Saftu general secretary Zwelinzima Vavi said the working class was under siege and its living standards were assailed from all directions.

“At the point of production, the working class is assailed through precarious and insecure working conditions on pitiful wages, while as consumers, it is at the mercy of giant retailers whose lust for profits knows no bounds.

“Moreover, in addition to low wages and high retail prices on essential food items, there is a generalised attack on the social wage through the government’s budget cuts administered by the National treasury,” Vavi said.

Vavi said the government, consistent with the neoliberal dogma to which it was fully committed, was bent on budget cuts in social spending areas as crucial as health and education.

He said this was a furtherance of the attacks on the social wage and, thus, on the well-being of the working class.

“These cruel cuts are administered in a country in which the majority of the country’s population relies on public services.
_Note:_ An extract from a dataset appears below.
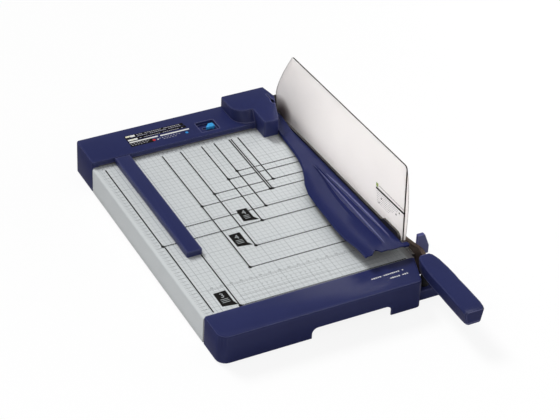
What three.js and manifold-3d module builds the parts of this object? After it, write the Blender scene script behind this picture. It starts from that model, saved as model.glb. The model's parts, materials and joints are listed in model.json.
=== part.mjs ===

In health, for instance, over 84% of the public relies on public health care.

“State-owned entities, whose role ought to be to power the country's developmental aspirations, are on course to be sold to the private sector, and their services will be rendered at a profit to the majority of the poor working class,” he said.

The Pietermaritzburg Economic Justice and Dignity Group (PMEJDG) recently released a report showing that the cost of living was on a constant hike, and the minimum wage averaging R4 633 could not afford a nutritious food basket for a family of four, as the basket now costs upward of R5 000.

Giwusa president Mametlwe Sebei said this undoubtedly left the working class uncertain and wondering where their next meal would come from.

He said the working class suffered financial attacks in the form of high food prices, high fuel and electricity prices, exploitative municipal rates and school fees, among other things, versus the “slave wages” they are subjected to.

“We need to get the food monopolies under the democratic control and ownership of the poor and the working class so that they serve the interest of the broader society and not just those of the selfish capitalist class which only cares about gaining profit through exploitation, through high retail prices and slave wages to their employees,” he said.

He said the Competition Commission’s report also vindicated their position had been right all along, that food monopolies were responsible for higher prices and profiteer from the starvation hunger and misery of the working class.

“The cost of fuel, being the main contributor has been on a decline for five months now and the currency exchange rate between the rand and the dollar has eased in favour of the rand and power cuts have not been as rampant of late, nonetheless retailers ignore these but will sure be quick to hike prices if the conditions change,” Sebei said, adding that the government and the working-class need to step up and stop the private sector establishments from being the law unto themselves.